__Task statement__
Your task is to reproduce the material exactly.

>>

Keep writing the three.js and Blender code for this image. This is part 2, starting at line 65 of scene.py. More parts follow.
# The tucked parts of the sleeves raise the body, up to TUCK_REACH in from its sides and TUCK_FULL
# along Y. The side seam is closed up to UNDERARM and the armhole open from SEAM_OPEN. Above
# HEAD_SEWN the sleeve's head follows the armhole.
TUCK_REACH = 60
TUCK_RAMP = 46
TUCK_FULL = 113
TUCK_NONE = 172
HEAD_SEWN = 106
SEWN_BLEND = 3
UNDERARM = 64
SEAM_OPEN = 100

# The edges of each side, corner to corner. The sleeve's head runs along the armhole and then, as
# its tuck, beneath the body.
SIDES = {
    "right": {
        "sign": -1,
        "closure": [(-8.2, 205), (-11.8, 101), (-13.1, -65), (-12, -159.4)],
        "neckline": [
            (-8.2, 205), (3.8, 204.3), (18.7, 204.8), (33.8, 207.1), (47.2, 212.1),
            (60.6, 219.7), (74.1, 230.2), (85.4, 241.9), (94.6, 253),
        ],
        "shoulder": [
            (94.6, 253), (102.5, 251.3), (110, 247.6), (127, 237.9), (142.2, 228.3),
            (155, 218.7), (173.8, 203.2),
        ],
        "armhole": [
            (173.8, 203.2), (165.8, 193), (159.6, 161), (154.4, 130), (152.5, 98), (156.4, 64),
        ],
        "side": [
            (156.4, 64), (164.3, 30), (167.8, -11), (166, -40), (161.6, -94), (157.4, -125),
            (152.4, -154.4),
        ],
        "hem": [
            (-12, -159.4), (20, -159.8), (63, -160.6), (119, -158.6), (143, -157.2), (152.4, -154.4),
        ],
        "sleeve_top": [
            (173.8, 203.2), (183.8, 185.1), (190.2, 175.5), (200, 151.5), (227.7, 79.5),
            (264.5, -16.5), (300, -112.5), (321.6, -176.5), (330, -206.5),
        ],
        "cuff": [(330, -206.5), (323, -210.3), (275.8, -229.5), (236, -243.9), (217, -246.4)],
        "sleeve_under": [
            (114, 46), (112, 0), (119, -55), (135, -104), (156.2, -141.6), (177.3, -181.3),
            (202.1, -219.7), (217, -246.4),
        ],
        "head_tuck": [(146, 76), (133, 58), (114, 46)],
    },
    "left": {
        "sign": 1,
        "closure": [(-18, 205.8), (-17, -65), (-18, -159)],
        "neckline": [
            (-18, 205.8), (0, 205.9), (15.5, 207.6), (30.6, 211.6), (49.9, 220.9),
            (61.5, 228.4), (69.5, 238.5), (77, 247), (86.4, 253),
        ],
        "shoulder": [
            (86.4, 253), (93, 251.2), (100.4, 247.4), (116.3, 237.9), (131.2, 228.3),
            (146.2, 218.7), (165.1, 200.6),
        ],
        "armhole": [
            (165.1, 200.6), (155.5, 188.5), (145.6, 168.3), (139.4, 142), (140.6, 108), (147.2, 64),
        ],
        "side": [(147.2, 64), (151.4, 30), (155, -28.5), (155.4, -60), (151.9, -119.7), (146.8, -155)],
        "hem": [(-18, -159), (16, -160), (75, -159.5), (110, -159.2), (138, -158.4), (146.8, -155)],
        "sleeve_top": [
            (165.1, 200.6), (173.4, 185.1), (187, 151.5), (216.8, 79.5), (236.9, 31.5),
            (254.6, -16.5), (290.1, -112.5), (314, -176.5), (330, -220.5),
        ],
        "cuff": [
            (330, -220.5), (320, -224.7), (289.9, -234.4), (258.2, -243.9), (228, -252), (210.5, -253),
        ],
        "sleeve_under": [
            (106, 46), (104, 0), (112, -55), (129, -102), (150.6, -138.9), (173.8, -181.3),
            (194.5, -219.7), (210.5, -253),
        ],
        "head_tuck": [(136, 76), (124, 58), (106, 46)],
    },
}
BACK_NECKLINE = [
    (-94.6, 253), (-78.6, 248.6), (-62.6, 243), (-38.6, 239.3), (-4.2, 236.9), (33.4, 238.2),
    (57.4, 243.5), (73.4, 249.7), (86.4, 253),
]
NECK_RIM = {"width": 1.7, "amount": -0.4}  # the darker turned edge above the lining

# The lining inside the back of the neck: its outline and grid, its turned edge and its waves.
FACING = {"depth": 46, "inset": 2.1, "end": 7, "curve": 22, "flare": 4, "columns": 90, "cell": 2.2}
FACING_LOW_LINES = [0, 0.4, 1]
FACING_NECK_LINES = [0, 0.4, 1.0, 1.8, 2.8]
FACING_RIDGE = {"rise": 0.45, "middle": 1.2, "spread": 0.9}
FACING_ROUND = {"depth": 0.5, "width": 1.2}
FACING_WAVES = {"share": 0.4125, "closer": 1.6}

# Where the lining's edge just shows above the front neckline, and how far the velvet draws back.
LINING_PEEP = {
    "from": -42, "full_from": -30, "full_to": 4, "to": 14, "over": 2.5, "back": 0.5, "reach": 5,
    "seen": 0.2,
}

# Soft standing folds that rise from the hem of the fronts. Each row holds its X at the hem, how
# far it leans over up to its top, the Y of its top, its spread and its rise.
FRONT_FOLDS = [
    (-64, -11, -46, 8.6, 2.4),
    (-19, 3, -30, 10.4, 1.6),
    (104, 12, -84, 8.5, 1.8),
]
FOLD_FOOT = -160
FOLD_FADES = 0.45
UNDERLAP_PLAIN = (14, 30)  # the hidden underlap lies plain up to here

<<

__Response__
Keep writing the three.js and Blender code for this image. This is part 2, starting at line 65 of scene.py. More parts follow.
# The tucked parts of the sleeves raise the body, up to TUCK_REACH in from its sides and TUCK_FULL
# along Y. The side seam is closed up to UNDERARM and the armhole open from SEAM_OPEN. Above
# HEAD_SEWN the sleeve's head follows the armhole.
TUCK_REACH = 60
TUCK_RAMP = 46
TUCK_FULL = 113
TUCK_NONE = 172
HEAD_SEWN = 106
SEWN_BLEND = 3
UNDERARM = 64
SEAM_OPEN = 100

# The edges of each side, corner to corner. The sleeve's head runs along the armhole and then, as
# its tuck, beneath the body.
SIDES = {
    "right": {
        "sign": -1,
        "closure": [(-8.2, 205), (-11.8, 101), (-13.1, -65), (-12, -159.4)],
        "neckline": [
            (-8.2, 205), (3.8, 204.3), (18.7, 204.8), (33.8, 207.1), (47.2, 212.1),
            (60.6, 219.7), (74.1, 230.2), (85.4, 241.9), (94.6, 253),
        ],
        "shoulder": [
            (94.6, 253), (102.5, 251.3), (110, 247.6), (127, 237.9), (142.2, 228.3),
            (155, 218.7), (173.8, 203.2),
        ],
        "armhole": [
            (173.8, 203.2), (165.8, 193), (159.6, 161), (154.4, 130), (152.5, 98), (156.4, 64),
        ],
        "side": [
            (156.4, 64), (164.3, 30), (167.8, -11), (166, -40), (161.6, -94), (157.4, -125),
            (152.4, -154.4),
        ],
        "hem": [
            (-12, -159.4), (20, -159.8), (63, -160.6), (119, -158.6), (143, -157.2), (152.4, -154.4),
        ],
        "sleeve_top": [
            (173.8, 203.2), (183.8, 185.1), (190.2, 175.5), (200, 151.5), (227.7, 79.5),
            (264.5, -16.5), (300, -112.5), (321.6, -176.5), (330, -206.5),
        ],
        "cuff": [(330, -206.5), (323, -210.3), (275.8, -229.5), (236, -243.9), (217, -246.4)],
        "sleeve_under": [
            (114, 46), (112, 0), (119, -55), (135, -104), (156.2, -141.6), (177.3, -181.3),
            (202.1, -219.7), (217, -246.4),
        ],
        "head_tuck": [(146, 76), (133, 58), (114, 46)],
    },
    "left": {
        "sign": 1,
        "closure": [(-18, 205.8), (-17, -65), (-18, -159)],
        "neckline": [
            (-18, 205.8), (0, 205.9), (15.5, 207.6), (30.6, 211.6), (49.9, 220.9),
            (61.5, 228.4), (69.5, 238.5), (77, 247), (86.4, 253),
        ],
        "shoulder": [
            (86.4, 253), (93, 251.2), (100.4, 247.4), (116.3, 237.9), (131.2, 228.3),
            (146.2, 218.7), (165.1, 200.6),
        ],
        "armhole": [
            (165.1, 200.6), (155.5, 188.5), (145.6, 168.3), (139.4, 142), (140.6, 108), (147.2, 64),
        ],
        "side": [(147.2, 64), (151.4, 30), (155, -28.5), (155.4, -60), (151.9, -119.7), (146.8, -155)],
        "hem": [(-18, -159), (16, -160), (75, -159.5), (110, -159.2), (138, -158.4), (146.8, -155)],
        "sleeve_top": [
            (165.1, 200.6), (173.4, 185.1), (187, 151.5), (216.8, 79.5), (236.9, 31.5),
            (254.6, -16.5), (290.1, -112.5), (314, -176.5), (330, -220.5),
        ],
        "cuff": [
            (330, -220.5), (320, -224.7), (289.9, -234.4), (258.2, -243.9), (228, -252), (210.5, -253),
        ],
        "sleeve_under": [
            (106, 46), (104, 0), (112, -55), (129, -102), (150.6, -138.9), (173.8, -181.3),
            (194.5, -219.7), (210.5, -253),
        ],
        "head_tuck": [(136, 76), (124, 58), (106, 46)],
    },
}
BACK_NECKLINE = [
    (-94.6, 253), (-78.6, 248.6), (-62.6, 243), (-38.6, 239.3), (-4.2, 236.9), (33.4, 238.2),
    (57.4, 243.5), (73.4, 249.7), (86.4, 253),
]
NECK_RIM = {"width": 1.7, "amount": -0.4}  # the darker turned edge above the lining

# The lining inside the back of the neck: its outline and grid, its turned edge and its waves.
FACING = {"depth": 46, "inset": 2.1, "end": 7, "curve": 22, "flare": 4, "columns": 90, "cell": 2.2}
FACING_LOW_LINES = [0, 0.4, 1]
FACING_NECK_LINES = [0, 0.4, 1.0, 1.8, 2.8]
FACING_RIDGE = {"rise": 0.45, "middle": 1.2, "spread": 0.9}
FACING_ROUND = {"depth": 0.5, "width": 1.2}
FACING_WAVES = {"share": 0.4125, "closer": 1.6}

# Where the lining's edge just shows above the front neckline, and how far the velvet draws back.
LINING_PEEP = {
    "from": -42, "full_from": -30, "full_to": 4, "to": 14, "over": 2.5, "back": 0.5, "reach": 5,
    "seen": 0.2,
}

# Soft standing folds that rise from the hem of the fronts. Each row holds its X at the hem, how
# far it leans over up to its top, the Y of its top, its spread and its rise.
FRONT_FOLDS = [
    (-64, -11, -46, 8.6, 2.4),
    (-19, 3, -30, 10.4, 1.6),
    (104, 12, -84, 8.5, 1.8),
]
FOLD_FOOT = -160
FOLD_FADES = 0.45
UNDERLAP_PLAIN = (14, 30)  # the hidden underlap lies plain up to here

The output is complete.